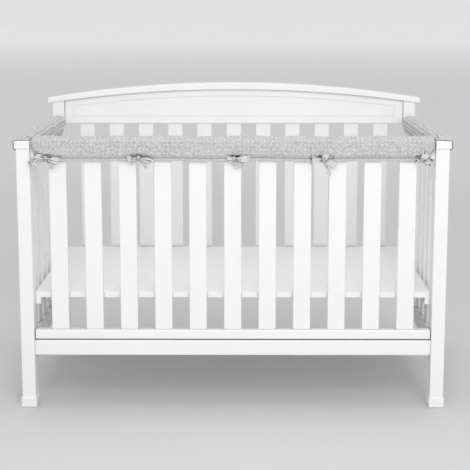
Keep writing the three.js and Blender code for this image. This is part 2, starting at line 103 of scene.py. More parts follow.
# ---------------------------------------------------------------- meshes
def sheet_end_faces(count):
    """Quads over the end of a ring that runs out along one side of a sheet and back along the other."""
    return [[i, i + 1, count - 2 - i, count - 1 - i] for i in range(count // 2 - 1)]


def loft(rings, end_faces=None):
    """Points and faces of a closed surface skinned over rings (rings, count, 3). Both ends get the end
    faces, or one face each, and the whole is turned inside out if its volume comes out negative."""
    number, count, _ = rings.shape
    r, c = np.meshgrid(np.arange(number - 1) * count, np.arange(count), indexing="ij")
    d = (c + 1) % count
    faces = np.stack([r + c, r + d, r + count + d, r + count + c], axis=-1).reshape(-1, 4).tolist()
    last = (number - 1) * count
    for face in end_faces or [list(range(count))]:
        faces += [face[::-1], [last + i for i in face]]
    points = rings.reshape(-1, 3)
    corners = points[np.array([face[:4] for face in faces[:(number - 1) * count]])] - points.mean(axis=0)
    volume = np.einsum("ij,ij->", corners[:, 0], np.cross(corners[:, 1], corners[:, 2]) + np.cross(
        corners[:, 2], corners[:, 3]))
    if volume < 0:
        faces = [face[::-1] for face in faces]
    return points, faces


def join(parts):
    """One list of points and faces from several."""
    points, faces, offset = [], [], 0
    for part_points, part_faces in parts:
        points.append(part_points)
        faces += [[i + offset for i in face] for face in part_faces]
        offset += len(part_points)
    return np.concatenate(points), faces


def piece(name, shape, finish, nodes=()):
    """A smooth mesh object from points in millimetres and faces. It rides on the crib, takes the given finish
    and stands for the nodes, which it hides."""
    points, faces = shape
    mesh = bpy.data.meshes.new(name)
    mesh.from_pydata((points * MM).tolist(), [], faces)
    mesh.polygons.foreach_set("use_smooth", np.ones(len(mesh.polygons), dtype=bool))
    mesh.materials.append(finish)
    made = link(name, mesh)
    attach(made, "root")
    if nodes:
        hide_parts(*nodes)
    return made


def add_uv(made, uv):
    """Gives the mesh a UV map, in metres, from one pair of millimetre values for each point."""
    mesh = made.data
    corner = np.empty(len(mesh.loops), dtype=np.int32)
    mesh.loops.foreach_get("vertex_index", corner)
    mesh.uv_layers.new(name="cloth").data.foreach_set("uv", (uv[corner] * MM).ravel().astype(np.float32))


def add_values(made, name, values):
    """Stores one number for each point under a name that a material can read."""
    made.data.attributes.new(name, "FLOAT", "POINT").data.foreach_set("value", values.astype(np.float32))


# ---------------------------------------------------------------- shader groups
class Nodes:
    """Short calls for building a node tree: each makes one node and returns an output of it."""

    def __init__(self, tree):
        self.tree = tree

    def make(self, kind, inputs=(), output=0, **settings):
        node = self.tree.nodes.new("ShaderNode" + kind)
        for key, value in settings.items():
            setattr(node, key, value)
        self.feed(node, inputs)
        return node.outputs[output]

    def feed(self, node, inputs):
        """Links or sets the node's inputs."""
        for key, value in dict(inputs).items():
            if isinstance(value, bpy.types.NodeSocket):
                self.tree.links.new(value, node.inputs[key])
            else:
                node.inputs[key].default_value = value

    def group(self, tree, inputs):
        """One use of a shader group: returns its outputs by name."""
        node = self.tree.nodes.new("ShaderNodeGroup")
        node.node_tree = tree
        self.feed(node, inputs)
        return node.outputs

    def math(self, operation, a, b=0.0, c=0.0):
        return self.make("Math", {0: a, 1: b, 2: c}, operation=operation)

    def noise(self, vector, scale, detail=2.0, roughness=0.5):
        return self.make("TexNoise", {"Vector": vector, "Scale": scale,
                                      "Detail": detail, "Roughness": roughness})

    def remap(self, value, low, high, to_low=0.0, to_high=1.0):
        """Takes low..high to to_low..to_high smoothly, and holds it there outside."""
        return self.make("MapRange", {0: value, 1: low, 2: high, 3: to_low, 4: to_high},
                         interpolation_type="SMOOTHSTEP")

    def stretch(self, vector, scale):
        return self.make("Mapping", {"Vector": vector, "Scale": scale})

    def shade(self, colour, factor):
        """A colour multiplied by a number."""
        return self.make("VectorMath", {0: colour, 3: factor}, operation="SCALE")

    def value(self, name):
        """A number stored on the mesh under this name."""
        return self.make("Attribute", output=2, attribute_name=name)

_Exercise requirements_
Take the data above and return it exactly.

_Answer to this task_
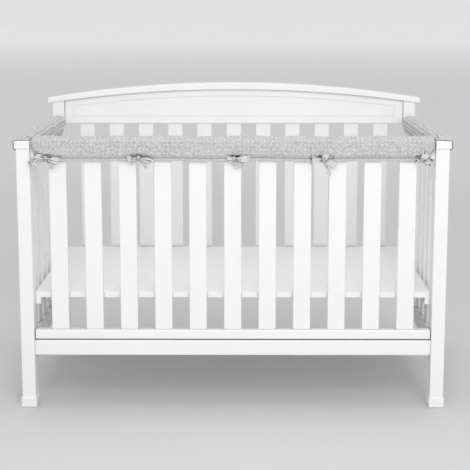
Keep writing the three.js and Blender code for this image. This is part 2, starting at line 103 of scene.py. More parts follow.
# ---------------------------------------------------------------- meshes
def sheet_end_faces(count):
    """Quads over the end of a ring that runs out along one side of a sheet and back along the other."""
    return [[i, i + 1, count - 2 - i, count - 1 - i] for i in range(count // 2 - 1)]


def loft(rings, end_faces=None):
    """Points and faces of a closed surface skinned over rings (rings, count, 3). Both ends get the end
    faces, or one face each, and the whole is turned inside out if its volume comes out negative."""
    number, count, _ = rings.shape
    r, c = np.meshgrid(np.arange(number - 1) * count, np.arange(count), indexing="ij")
    d = (c + 1) % count
    faces = np.stack([r + c, r + d, r + count + d, r + count + c], axis=-1).reshape(-1, 4).tolist()
    last = (number - 1) * count
    for face in end_faces or [list(range(count))]:
        faces += [face[::-1], [last + i for i in face]]
    points = rings.reshape(-1, 3)
    corners = points[np.array([face[:4] for face in faces[:(number - 1) * count]])] - points.mean(axis=0)
    volume = np.einsum("ij,ij->", corners[:, 0], np.cross(corners[:, 1], corners[:, 2]) + np.cross(
        corners[:, 2], corners[:, 3]))
    if volume < 0:
        faces = [face[::-1] for face in faces]
    return points, faces


def join(parts):
    """One list of points and faces from several."""
    points, faces, offset = [], [], 0
    for part_points, part_faces in parts:
        points.append(part_points)
        faces += [[i + offset for i in face] for face in part_faces]
        offset += len(part_points)
    return np.concatenate(points), faces


def piece(name, shape, finish, nodes=()):
    """A smooth mesh object from points in millimetres and faces. It rides on the crib, takes the given finish
    and stands for the nodes, which it hides."""
    points, faces = shape
    mesh = bpy.data.meshes.new(name)
    mesh.from_pydata((points * MM).tolist(), [], faces)
    mesh.polygons.foreach_set("use_smooth", np.ones(len(mesh.polygons), dtype=bool))
    mesh.materials.append(finish)
    made = link(name, mesh)
    attach(made, "root")
    if nodes:
        hide_parts(*nodes)
    return made


def add_uv(made, uv):
    """Gives the mesh a UV map, in metres, from one pair of millimetre values for each point."""
    mesh = made.data
    corner = np.empty(len(mesh.loops), dtype=np.int32)
    mesh.loops.foreach_get("vertex_index", corner)
    mesh.uv_layers.new(name="cloth").data.foreach_set("uv", (uv[corner] * MM).ravel().astype(np.float32))


def add_values(made, name, values):
    """Stores one number for each point under a name that a material can read."""
    made.data.attributes.new(name, "FLOAT", "POINT").data.foreach_set("value", values.astype(np.float32))


# ---------------------------------------------------------------- shader groups
class Nodes:
    """Short calls for building a node tree: each makes one node and returns an output of it."""

    def __init__(self, tree):
        self.tree = tree

    def make(self, kind, inputs=(), output=0, **settings):
        node = self.tree.nodes.new("ShaderNode" + kind)
        for key, value in settings.items():
            setattr(node, key, value)
        self.feed(node, inputs)
        return node.outputs[output]

    def feed(self, node, inputs):
        """Links or sets the node's inputs."""
        for key, value in dict(inputs).items():
            if isinstance(value, bpy.types.NodeSocket):
                self.tree.links.new(value, node.inputs[key])
            else:
                node.inputs[key].default_value = value

    def group(self, tree, inputs):
        """One use of a shader group: returns its outputs by name."""
        node = self.tree.nodes.new("ShaderNodeGroup")
        node.node_tree = tree
        self.feed(node, inputs)
        return node.outputs

    def math(self, operation, a, b=0.0, c=0.0):
        return self.make("Math", {0: a, 1: b, 2: c}, operation=operation)

    def noise(self, vector, scale, detail=2.0, roughness=0.5):
        return self.make("TexNoise", {"Vector": vector, "Scale": scale,
                                      "Detail": detail, "Roughness": roughness})

    def remap(self, value, low, high, to_low=0.0, to_high=1.0):
        """Takes low..high to to_low..to_high smoothly, and holds it there outside."""
        return self.make("MapRange", {0: value, 1: low, 2: high, 3: to_low, 4: to_high},
                         interpolation_type="SMOOTHSTEP")

    def stretch(self, vector, scale):
        return self.make("Mapping", {"Vector": vector, "Scale": scale})

    def shade(self, colour, factor):
        """A colour multiplied by a number."""
        return self.make("VectorMath", {0: colour, 3: factor}, operation="SCALE")

    def value(self, name):
        """A number stored on the mesh under this name."""
        return self.make("Attribute", output=2, attribute_name=name)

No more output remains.